** Prompt **
Repeat word for word the line with "Model this object" and every line after it until the records below run out.
START Information provided
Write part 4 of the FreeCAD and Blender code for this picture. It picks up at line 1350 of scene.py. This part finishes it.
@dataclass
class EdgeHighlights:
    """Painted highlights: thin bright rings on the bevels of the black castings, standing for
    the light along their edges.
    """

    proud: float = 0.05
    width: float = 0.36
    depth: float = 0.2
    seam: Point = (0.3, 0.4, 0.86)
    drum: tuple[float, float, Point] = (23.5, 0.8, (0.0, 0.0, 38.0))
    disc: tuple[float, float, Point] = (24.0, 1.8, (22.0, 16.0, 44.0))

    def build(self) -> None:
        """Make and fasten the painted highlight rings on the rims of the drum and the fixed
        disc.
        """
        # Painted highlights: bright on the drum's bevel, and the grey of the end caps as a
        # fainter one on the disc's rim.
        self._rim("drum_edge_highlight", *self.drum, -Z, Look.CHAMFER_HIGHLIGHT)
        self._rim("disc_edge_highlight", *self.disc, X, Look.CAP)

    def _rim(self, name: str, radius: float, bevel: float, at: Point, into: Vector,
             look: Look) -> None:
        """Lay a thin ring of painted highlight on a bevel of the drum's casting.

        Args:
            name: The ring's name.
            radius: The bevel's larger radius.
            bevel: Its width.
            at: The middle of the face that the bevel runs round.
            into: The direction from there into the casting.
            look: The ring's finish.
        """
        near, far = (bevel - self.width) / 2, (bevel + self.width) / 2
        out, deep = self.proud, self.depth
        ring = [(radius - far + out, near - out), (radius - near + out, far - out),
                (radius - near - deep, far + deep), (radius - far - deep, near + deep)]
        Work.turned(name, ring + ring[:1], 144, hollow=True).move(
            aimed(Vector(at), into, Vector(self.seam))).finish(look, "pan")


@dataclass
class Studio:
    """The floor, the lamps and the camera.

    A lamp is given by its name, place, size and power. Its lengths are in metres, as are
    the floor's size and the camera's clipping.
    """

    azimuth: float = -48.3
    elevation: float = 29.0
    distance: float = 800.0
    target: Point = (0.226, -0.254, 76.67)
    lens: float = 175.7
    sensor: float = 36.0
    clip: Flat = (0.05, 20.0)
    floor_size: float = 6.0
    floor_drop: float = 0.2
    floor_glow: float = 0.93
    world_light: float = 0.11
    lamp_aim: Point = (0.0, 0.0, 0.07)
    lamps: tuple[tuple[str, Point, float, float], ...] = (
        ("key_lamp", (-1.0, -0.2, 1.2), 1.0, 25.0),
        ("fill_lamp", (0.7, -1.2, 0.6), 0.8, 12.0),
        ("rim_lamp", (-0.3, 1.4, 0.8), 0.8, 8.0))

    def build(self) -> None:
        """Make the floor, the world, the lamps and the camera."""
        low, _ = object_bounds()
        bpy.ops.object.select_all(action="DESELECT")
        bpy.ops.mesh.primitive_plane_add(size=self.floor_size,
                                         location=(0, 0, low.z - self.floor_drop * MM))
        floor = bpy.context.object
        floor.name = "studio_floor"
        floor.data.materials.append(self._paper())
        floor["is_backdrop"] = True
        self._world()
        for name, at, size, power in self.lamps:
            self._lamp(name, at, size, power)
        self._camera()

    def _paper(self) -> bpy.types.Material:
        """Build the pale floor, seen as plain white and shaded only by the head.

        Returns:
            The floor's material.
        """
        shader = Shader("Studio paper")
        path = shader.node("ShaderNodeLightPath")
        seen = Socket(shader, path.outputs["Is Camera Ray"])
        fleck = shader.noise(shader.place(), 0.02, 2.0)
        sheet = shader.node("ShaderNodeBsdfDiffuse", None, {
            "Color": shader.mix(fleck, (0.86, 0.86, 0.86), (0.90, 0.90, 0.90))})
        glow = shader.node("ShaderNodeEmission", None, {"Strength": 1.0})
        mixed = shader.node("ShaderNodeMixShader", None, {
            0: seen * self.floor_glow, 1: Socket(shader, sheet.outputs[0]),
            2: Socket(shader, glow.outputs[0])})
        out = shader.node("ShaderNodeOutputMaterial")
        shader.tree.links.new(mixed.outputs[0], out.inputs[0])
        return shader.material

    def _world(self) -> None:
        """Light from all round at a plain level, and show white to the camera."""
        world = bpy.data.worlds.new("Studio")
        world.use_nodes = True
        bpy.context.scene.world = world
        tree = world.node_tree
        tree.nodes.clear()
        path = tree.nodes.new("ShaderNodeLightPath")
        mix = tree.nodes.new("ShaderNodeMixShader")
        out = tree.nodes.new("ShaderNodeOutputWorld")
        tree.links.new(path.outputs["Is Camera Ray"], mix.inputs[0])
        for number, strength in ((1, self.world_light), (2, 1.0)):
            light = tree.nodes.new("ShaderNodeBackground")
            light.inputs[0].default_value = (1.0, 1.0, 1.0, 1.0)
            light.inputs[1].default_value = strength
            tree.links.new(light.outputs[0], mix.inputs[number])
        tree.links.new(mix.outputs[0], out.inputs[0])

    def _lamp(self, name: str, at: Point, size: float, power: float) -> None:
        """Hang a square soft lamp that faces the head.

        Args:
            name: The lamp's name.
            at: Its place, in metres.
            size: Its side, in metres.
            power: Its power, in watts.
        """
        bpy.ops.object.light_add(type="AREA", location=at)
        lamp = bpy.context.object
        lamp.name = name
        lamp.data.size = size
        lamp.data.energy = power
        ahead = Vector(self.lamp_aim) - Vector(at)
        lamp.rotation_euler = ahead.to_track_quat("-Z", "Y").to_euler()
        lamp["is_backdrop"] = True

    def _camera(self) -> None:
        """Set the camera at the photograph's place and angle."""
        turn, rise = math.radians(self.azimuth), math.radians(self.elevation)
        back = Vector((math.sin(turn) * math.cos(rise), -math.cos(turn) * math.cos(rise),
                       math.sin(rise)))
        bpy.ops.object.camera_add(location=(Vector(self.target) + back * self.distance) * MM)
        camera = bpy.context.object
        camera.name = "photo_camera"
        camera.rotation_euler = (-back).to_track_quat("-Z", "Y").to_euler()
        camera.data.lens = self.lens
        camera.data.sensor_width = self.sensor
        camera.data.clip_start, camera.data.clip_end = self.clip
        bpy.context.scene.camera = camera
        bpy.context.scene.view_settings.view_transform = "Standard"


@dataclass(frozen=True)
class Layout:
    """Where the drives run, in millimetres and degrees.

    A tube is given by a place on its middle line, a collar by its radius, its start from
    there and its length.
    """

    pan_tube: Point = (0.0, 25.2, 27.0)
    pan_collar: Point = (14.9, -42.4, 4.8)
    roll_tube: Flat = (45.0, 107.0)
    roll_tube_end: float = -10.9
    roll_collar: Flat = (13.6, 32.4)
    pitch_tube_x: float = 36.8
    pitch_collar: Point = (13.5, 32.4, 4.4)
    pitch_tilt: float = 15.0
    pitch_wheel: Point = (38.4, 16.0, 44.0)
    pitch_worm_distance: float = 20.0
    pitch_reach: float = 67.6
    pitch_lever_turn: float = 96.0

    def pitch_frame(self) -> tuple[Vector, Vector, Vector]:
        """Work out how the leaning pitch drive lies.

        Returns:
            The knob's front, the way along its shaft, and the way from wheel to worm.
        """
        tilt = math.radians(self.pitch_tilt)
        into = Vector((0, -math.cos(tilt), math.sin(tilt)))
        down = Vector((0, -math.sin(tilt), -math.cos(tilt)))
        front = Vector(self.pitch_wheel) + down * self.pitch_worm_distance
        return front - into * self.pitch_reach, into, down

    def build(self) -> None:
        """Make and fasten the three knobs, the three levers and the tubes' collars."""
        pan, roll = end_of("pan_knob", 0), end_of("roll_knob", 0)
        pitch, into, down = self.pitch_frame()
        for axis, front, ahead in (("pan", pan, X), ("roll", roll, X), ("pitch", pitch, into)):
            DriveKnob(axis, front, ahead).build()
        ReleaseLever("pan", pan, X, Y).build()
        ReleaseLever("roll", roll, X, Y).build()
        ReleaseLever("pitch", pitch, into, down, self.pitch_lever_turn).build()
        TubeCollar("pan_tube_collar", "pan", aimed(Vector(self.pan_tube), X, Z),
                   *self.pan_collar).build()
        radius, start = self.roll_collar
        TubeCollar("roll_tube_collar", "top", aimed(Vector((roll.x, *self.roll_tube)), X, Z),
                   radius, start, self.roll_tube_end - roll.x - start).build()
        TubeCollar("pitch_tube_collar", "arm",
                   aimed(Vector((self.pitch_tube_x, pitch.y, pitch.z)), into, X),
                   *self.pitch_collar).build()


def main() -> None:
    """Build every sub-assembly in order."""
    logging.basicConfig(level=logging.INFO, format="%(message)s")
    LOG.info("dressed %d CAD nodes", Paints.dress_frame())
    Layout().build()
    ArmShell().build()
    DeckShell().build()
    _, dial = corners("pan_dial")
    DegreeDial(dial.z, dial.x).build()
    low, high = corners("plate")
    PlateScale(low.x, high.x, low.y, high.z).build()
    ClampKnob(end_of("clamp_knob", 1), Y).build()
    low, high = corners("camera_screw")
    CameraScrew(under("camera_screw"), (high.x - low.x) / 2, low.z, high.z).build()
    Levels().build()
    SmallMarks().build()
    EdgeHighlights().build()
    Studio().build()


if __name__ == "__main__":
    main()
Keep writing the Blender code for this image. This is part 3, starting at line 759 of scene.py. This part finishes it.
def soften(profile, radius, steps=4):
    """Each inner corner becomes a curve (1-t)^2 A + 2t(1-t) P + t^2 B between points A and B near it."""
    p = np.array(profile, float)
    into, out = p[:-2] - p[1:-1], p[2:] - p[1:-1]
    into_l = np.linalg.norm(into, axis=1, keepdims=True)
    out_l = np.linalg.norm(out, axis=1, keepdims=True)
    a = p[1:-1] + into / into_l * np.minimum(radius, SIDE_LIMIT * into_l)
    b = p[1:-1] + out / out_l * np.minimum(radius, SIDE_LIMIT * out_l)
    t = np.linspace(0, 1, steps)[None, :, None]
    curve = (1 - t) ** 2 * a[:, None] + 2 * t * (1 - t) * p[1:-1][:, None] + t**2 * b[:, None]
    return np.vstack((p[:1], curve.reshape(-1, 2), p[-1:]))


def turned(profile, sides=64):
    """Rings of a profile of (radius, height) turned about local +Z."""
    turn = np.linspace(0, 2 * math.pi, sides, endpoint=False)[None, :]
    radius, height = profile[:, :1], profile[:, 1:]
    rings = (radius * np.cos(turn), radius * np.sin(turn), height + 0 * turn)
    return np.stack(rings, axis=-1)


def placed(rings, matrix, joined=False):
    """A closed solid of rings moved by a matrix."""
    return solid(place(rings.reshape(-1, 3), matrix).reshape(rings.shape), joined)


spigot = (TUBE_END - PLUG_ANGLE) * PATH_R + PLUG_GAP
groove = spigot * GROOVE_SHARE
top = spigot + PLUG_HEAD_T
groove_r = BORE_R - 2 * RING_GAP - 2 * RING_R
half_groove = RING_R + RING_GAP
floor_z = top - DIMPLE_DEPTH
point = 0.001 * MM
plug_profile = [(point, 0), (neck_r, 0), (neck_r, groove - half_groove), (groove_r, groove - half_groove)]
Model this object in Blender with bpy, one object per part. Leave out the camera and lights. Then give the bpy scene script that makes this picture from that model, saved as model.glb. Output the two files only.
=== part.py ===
END Information provided
** Result of the exercise **
Model this object in Blender with bpy, one object per part. Leave out the camera and lights. Then give the bpy scene script that makes this picture from that model, saved as model.glb. Output the two files only.
=== part.py ===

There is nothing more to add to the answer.